In 1997, Amazon went public and was able to raise an impressive $54 million on NASDAQ. Coupled with its already high-valued stock, Amazon was able to raise the funds for its aggressive growth and acquisition strategy, netting it an impressive $600 million in revenue by 1998.
Amazon leveraged growth strategies for small businesses effectively, shifting gears when they needed to and adapting to their own success. By 2001, Amazon was turning huge amounts of profit, a trend that has only gone up since. But what made Amazon so popular?
Amazon USA: Their Secret to Success
Amazon’s early success can be summed up in one word: convenience. Prior to Amazon, online buyers and sellers had to go through a lengthy process of purchasing products online, only for the buyers to go down to a physical store just to pick up their item. Amazon, on the other hand, focused on creating a user experience that was smooth, fast, and easy, not to mention making it even more convenient for users to purchase items by offering door-to-door delivery.

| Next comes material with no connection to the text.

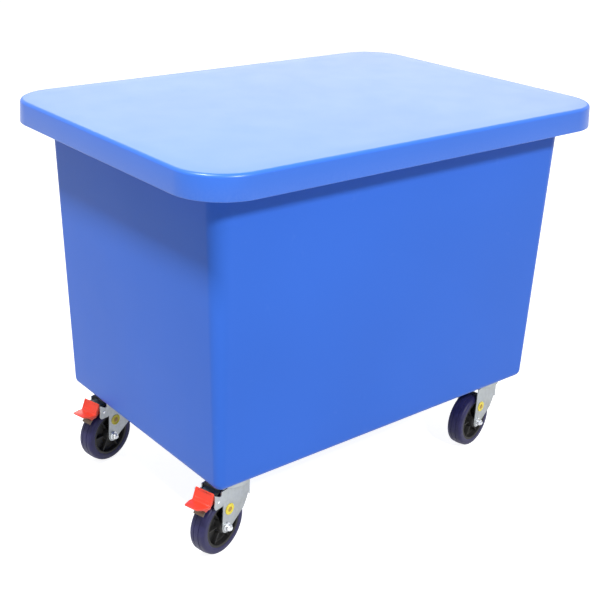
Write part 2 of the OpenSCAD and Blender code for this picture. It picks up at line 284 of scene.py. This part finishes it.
def join(name, *pieces):
    hold(pieces[0])
    for piece in pieces:
        piece.select_set(True)
    bpy.ops.object.join()
    pieces[0].name = name
    return pieces[0]


def fit_piece(piece, body, slot, material, *nodes):
    if piece.data.materials:
        piece.data.materials.clear()
    piece.data.materials.append(material)
    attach(piece, body)
    if nodes:
        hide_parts(*nodes)


def fit_to_castors(model, stem, body, slot, material, node, corners=CORNERS):
    """Copies a piece modelled at a kingpin on the origin to each castor, turned to its heading."""
    settle(model)
    for corner in corners:
        copy = bpy.data.objects.new(f"{stem}_{corner}", model.data.copy())
        bpy.context.scene.collection.objects.link(copy)
        x, y = KINGPIN[corner]
        copy.data.transform(Matrix.Translation((x, y, 0)) @ Matrix.Rotation(
            math.radians(HEADING[corner]), 4, "Z"))
        names = [f"{n}_{corner}" for n in ([node] if isinstance(node, str) else node)]
        fit_piece(copy, f"{body}_{corner}" if body != "tub" else "tub", slot, material, *names)
    deselect()
    bpy.data.objects.remove(model)


# ---- Materials ----

def group(name, inputs, outputs):
    """A shader node group with float inputs {name: value} and outputs {name: socket type}."""
    tree = bpy.data.node_groups.new(name, "ShaderNodeTree")
    for key, value in inputs.items():
        socket = tree.interface.new_socket(key, in_out="INPUT", socket_type="NodeSocketFloat")
        socket.default_value = value
    for key, kind in outputs.items():
        tree.interface.new_socket(key, in_out="OUTPUT", socket_type=kind)
    return tree, tree.nodes.new("NodeGroupInput"), tree.nodes.new("NodeGroupOutput")


def noise(tree, scale, detail=3.0, stretch=(1, 1, 1)):
    place = tree.nodes.new("ShaderNodeTexCoord")
    fit = tree.nodes.new("ShaderNodeMapping")
    fit.inputs["Scale"].default_value = stretch
    texture = tree.nodes.new("ShaderNodeTexNoise")
    texture.inputs["Scale"].default_value = scale
    texture.inputs["Detail"].default_value = detail
    tree.links.new(place.outputs["Object"], fit.inputs["Vector"])
    tree.links.new(fit.outputs["Vector"], texture.inputs["Vector"])
    return texture


def remap(tree, value, low, high, to_low, to_high):
    fit = tree.nodes.new("ShaderNodeMapRange")
    for key, number in (("From Min", low), ("From Max", high), ("To Min", to_low), ("To Max", to_high)):
        fit.inputs[key].default_value = number
    tree.links.new(value, fit.inputs["Value"])
    return fit.outputs["Result"]


def math_node(tree, operation, first, second):
    node = tree.nodes.new("ShaderNodeMath")
    node.operation = operation
    for socket, value in zip(node.inputs, (first, second)):
        if isinstance(value, (int, float)):
            socket.default_value = value
        else:
            tree.links.new(value, socket)
    return node.outputs[0]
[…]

But Amazon’s success lies more in its tech innovation: yes, expanding their retail business turned it into a titan of industry, but it was its quiet developments in digital technology that turned Amazon into a 21st century institution, completely revolutionizing the internet from the ground up. The company’s constant innovations in the field of cloud computing and automation has made a leader in the tech industry, with the company planning even more revolutionary products in the future.
It took a couple of decades, but Amazon finally achieved the inspiration of its namesake: it is now the largest tech and retail company in the entire world.